Ardath, you bring up two great points which I pondered when writing the initial overview to the study. It's certainly worthy of a "head scratch."

Over the next several weeks we'll be doing a deeper dive into disconnect between marketing's vision as revenue generator and the solutions and processes they use; we'll also be looking at continued lack of collaboration between marketing and sales. Big issues as marketers look to prove their impact on topline performance.

Ardath Albee

Hi Parker,

I agree that the responses are a "head scratch." I'm looking forward to seeing the deeper dive. And thanks to Genius for tackling the tough issues!

Ardath

Leah Neaderthal

Ardath, you bring up two great points, and I have some thoughts on the second one. As the study says, most Marketers believe that involvement shouldn’t end when the lead is transferred, but many marketing teams don’t know what their role is beyond the lead phase. From what we see in complex sales, beyond the lead phase, marketing’s role becomes that of supporting sales to have a great conversation, and helping salespeople deliver the right content and message. This type of involvement isn’t what Marketers are typically trained in, but as you know, in B2B sales it’s critical.
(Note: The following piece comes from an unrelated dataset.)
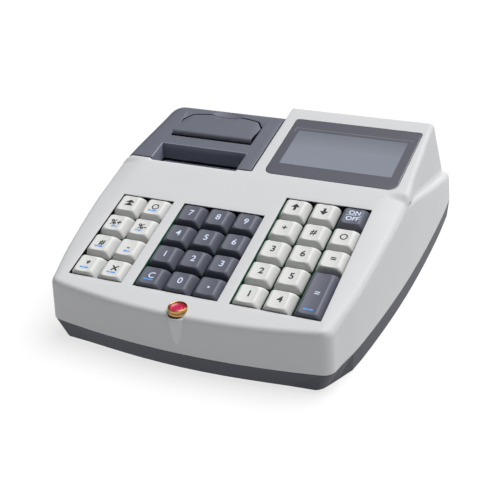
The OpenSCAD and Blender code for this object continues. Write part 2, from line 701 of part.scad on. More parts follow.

In light of this, one question I would start with is, are marketers trained in the sales process? Do they know what types of information and materials sellers and buyers need at each phase? Are they mapping content and the elements of their marketing mix to the sales cycle? For example, is Marketing creating content that may be critical to sellers, but may not be beautiful – some examples might be discovery guides early on to help them frame up good early conversations, or objection handling guides for stages where we know certain objections come up. Once Marketers know what conversations look like at different stages of the sales cycle, are they tracking what sales content is being used the most, and at which stage of the sales cycle? What content isn’t being used, and why? Meeting with the sales team is certainly one way to get qualitative feedback, but it’s not simply an event (or series of events). There are ways to get this kind of quantitative and qualitative data, that can benchmark around existing activities and inform how Marketing activities may change to increase performance.

Once Marketing can see their specific role, and how they can truly make an impact beyond the lead phase, it’s easy to get started.

Ardath Albee

Hi Leah,

As you know, I agree with your insights about marketers participation during the sales phase. Unfortunately, I don't believe many marketers reach beyond the hand off, although I see this changing with efforts designed to better align marketing and sales.

The ability to track which types of content are being used requires a solid technology platform - like SAVO (your company) provides. With the combined ability to monitor content use, sales feedback and shared knowledge, companies have a valid means of accomplishing so much more to improve sales outcomes. Without it, most companies must rely on meetings. Although the second contradiction I speak of above shows that this may be farther from reality than it should be.

Creating an end-to-end seamless process from status quo through purchase, and beyond, is what companies must tackle to create sustainable growth and velocity.